Government cancels Nine SEZs

In a meeting of the Board of Approval on 29 September 2014, nine SEZs (Special Economic Zone) including those given to Hindalco, Adani, Essar etc have been cancelled because the projects have not made any satisfactory progress in terms of execution. Most of the developers have also been granted extensions, some of which have even expired. Any tax benefits or incentives given to the developers will now have to be refunded by them.

SEZ rules w.r.t validity and extension

Approval of an SEZ is valid only for three years. At least one unit of the project has to commence production within the span of three years. If at least one such unit if functional, the project is said to be operational. Provisions are in place for granting of extensions also, but an extension may be cancelled is no progress is shown by developers.

BoA (Board of Approval)

The BoA is an inter-ministerial body which is headed by the Commerce Secretary. Representatives of the states are also included in the BoA. Approvals and extensions to SEZs are granted by the BoA.

SEZ Policy in India

India was one of the first countries in India to introduce the EPZ (Export Processing Zone) model of promoting exports. The Kandla EPZ established in 1965 was the first EPZ in Asia. With a view to overcome multiplicity of regulatory clearances, lack of infrastructure and promote flow of foreign investment into India, the SEZ Policy was introduced in 2000.


To further establish a stable mechanism whereby industries could be incentivized to generate employment and exports, the SEZ Act was passed in 2005. The Act exempts the profits generated in SEZ’s units from all taxes for 5 years, and the developers of the project are exempt from tax for 10 consecutive years in a block of 15 years.

SEZ Reforms

As of now, there are 192 operational SEZs in various parts of India, and 200+ approved SEZs that are yet to become operational. The Centre has expressed its intention to reform SEZs and has said that SEZs are an important part of India’s Foreign Trade Policy. It is considering initiatives such as modifying tax rules, especially those imposing MAT (Minimum Alternate Tax) and DDT (Dividend Distribution Tax), and allowing dual use of infrastructure in non-processing areas.

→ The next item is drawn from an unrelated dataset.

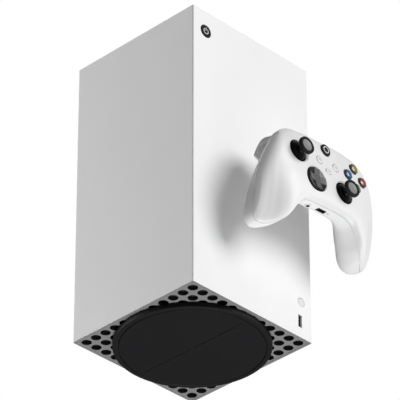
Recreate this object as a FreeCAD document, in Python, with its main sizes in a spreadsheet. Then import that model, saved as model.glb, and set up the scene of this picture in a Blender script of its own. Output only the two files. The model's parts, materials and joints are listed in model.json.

Hemant Contractor: New chairman of PFRDA

Former SBI Managing Director, Hemant Contractor, has been chosen to head the Pension Fund Regulatory and Development Authority (PFRDA). The position of Chairman has been vacant for almost a year after the previous Chairman Yogesh Aggarwal resigned over differences with the Finance Ministry regarding the appointment of a member to PFRDA. R.V.Verma, the Finance member, was filling in as Acting Chairman.


Interim PFRDA was established by the government through a bill for the same introduced in Parliament in 2003. Its goal was to promote, develop and regulate pension sector in India. The Pension Fund Regulatory & Development Authority Act was passed in 2013. PFRDA is authorized by Ministry of Finance, Department of Financial Services.

PFRDA must consist of a Chairperson and maximum of five members, out of which a maximum of three can be full time members. Members are appointed by the central government.

One of the major roles of the PFRDA today is to oversee NPS (National Pension System). NPS is a pension scheme run by the Government of India. It has been mandatory for central government employees from 2004 and voluntary for unorganized sector workers since 2009.